Rows from an object dataset →
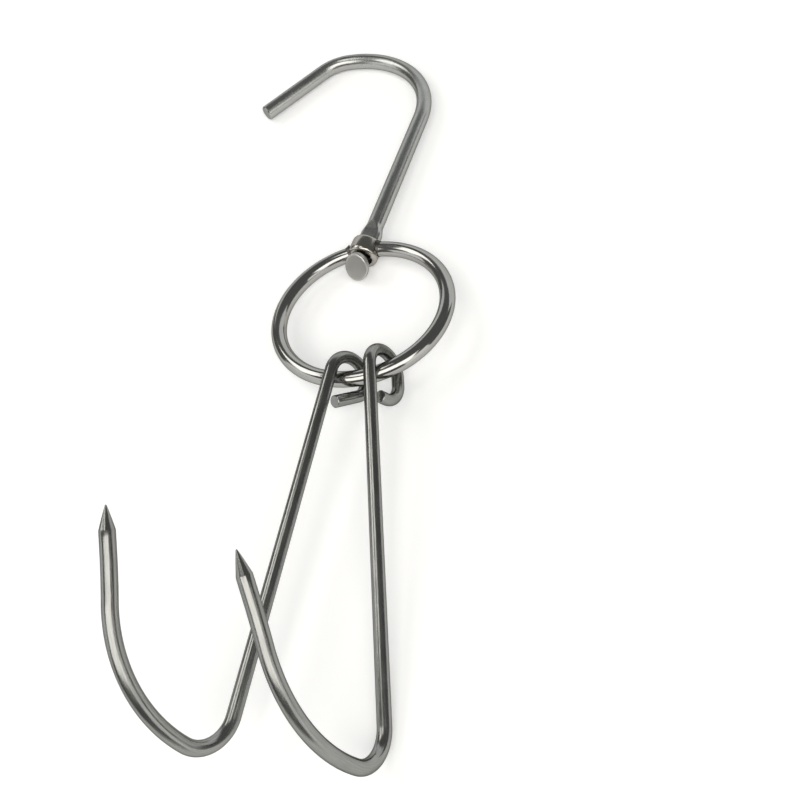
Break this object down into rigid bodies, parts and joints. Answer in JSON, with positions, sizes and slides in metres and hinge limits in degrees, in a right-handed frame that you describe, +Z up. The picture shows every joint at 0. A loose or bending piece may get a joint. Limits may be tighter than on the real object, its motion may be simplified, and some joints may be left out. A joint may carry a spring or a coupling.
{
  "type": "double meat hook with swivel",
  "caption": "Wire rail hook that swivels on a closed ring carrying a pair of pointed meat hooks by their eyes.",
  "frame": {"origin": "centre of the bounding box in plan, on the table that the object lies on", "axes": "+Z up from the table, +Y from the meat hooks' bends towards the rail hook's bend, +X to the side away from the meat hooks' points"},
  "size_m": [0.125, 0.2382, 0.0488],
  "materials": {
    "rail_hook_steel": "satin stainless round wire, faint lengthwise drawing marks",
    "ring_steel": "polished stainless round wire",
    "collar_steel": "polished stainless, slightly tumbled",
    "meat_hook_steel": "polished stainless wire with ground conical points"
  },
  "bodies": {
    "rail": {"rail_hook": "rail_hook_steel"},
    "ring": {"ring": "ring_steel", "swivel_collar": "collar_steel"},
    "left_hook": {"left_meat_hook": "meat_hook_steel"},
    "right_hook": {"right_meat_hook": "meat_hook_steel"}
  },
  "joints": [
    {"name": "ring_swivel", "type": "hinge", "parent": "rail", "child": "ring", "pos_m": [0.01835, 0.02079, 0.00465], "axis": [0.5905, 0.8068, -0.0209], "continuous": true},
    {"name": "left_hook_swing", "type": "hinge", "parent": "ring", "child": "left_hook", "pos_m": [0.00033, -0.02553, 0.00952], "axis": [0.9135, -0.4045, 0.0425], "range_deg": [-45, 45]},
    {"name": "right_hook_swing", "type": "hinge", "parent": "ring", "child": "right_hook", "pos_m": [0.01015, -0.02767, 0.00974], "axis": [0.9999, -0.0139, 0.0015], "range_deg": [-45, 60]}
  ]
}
* * *
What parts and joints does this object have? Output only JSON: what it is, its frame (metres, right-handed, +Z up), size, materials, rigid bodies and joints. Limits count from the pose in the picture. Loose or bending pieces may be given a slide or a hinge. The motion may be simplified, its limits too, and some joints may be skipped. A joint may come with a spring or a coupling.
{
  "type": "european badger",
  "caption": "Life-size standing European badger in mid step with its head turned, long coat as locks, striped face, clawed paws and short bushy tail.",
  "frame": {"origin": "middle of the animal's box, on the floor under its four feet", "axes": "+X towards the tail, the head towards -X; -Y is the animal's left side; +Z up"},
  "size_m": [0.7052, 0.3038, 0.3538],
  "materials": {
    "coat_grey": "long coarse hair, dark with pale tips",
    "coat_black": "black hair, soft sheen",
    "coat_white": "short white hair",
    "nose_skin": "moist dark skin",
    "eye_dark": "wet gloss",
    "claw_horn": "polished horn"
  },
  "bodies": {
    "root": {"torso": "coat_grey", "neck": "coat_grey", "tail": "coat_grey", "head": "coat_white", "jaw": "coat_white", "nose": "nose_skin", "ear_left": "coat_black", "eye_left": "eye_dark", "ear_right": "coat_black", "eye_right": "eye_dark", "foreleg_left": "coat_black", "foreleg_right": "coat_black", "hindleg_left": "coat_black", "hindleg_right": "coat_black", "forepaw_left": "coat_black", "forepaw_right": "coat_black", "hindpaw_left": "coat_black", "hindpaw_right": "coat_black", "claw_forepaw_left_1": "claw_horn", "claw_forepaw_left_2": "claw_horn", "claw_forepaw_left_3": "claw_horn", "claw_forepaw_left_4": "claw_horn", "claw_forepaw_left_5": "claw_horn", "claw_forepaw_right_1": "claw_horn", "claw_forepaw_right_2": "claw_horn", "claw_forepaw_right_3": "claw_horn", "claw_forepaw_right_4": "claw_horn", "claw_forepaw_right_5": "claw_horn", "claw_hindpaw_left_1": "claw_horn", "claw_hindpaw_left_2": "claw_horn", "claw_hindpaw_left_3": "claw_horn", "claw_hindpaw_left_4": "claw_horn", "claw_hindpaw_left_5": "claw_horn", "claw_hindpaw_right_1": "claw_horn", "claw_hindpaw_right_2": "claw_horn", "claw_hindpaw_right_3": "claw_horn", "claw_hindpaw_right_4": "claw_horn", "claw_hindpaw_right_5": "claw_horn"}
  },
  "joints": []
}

REQUIREMENTS →
Give the number of lines where the string "metres" occurs, without any further text.

SOLVED PROBLEM →
2